§ Instructions to follow:
Retype the records below from their first line through the line containing "TOUCH = 0.0003", and include nothing else.

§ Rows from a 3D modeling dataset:

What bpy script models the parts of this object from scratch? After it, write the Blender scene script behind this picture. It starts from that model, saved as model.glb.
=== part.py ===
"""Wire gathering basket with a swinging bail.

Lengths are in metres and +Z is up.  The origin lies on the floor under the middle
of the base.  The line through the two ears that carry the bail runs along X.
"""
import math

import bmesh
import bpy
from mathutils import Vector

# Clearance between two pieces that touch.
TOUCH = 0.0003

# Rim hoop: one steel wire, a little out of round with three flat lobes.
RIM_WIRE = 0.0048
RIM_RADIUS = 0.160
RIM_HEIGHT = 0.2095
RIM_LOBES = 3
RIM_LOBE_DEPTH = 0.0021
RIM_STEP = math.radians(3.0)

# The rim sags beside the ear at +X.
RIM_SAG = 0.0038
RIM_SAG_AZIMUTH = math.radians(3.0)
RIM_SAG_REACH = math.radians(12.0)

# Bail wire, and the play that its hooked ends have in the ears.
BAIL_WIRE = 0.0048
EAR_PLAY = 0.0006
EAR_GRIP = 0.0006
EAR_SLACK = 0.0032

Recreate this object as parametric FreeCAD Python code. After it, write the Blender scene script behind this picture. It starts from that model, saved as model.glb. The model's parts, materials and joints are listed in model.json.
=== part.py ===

§ Correct answer:
What bpy script models the parts of this object from scratch? After it, write the Blender scene script behind this picture. It starts from that model, saved as model.glb.
=== part.py ===
"""Wire gathering basket with a swinging bail.

Lengths are in metres and +Z is up.  The origin lies on the floor under the middle
of the base.  The line through the two ears that carry the bail runs along X.
"""
import math

import bmesh
import bpy
from mathutils import Vector

# Clearance between two pieces that touch.
TOUCH = 0.0003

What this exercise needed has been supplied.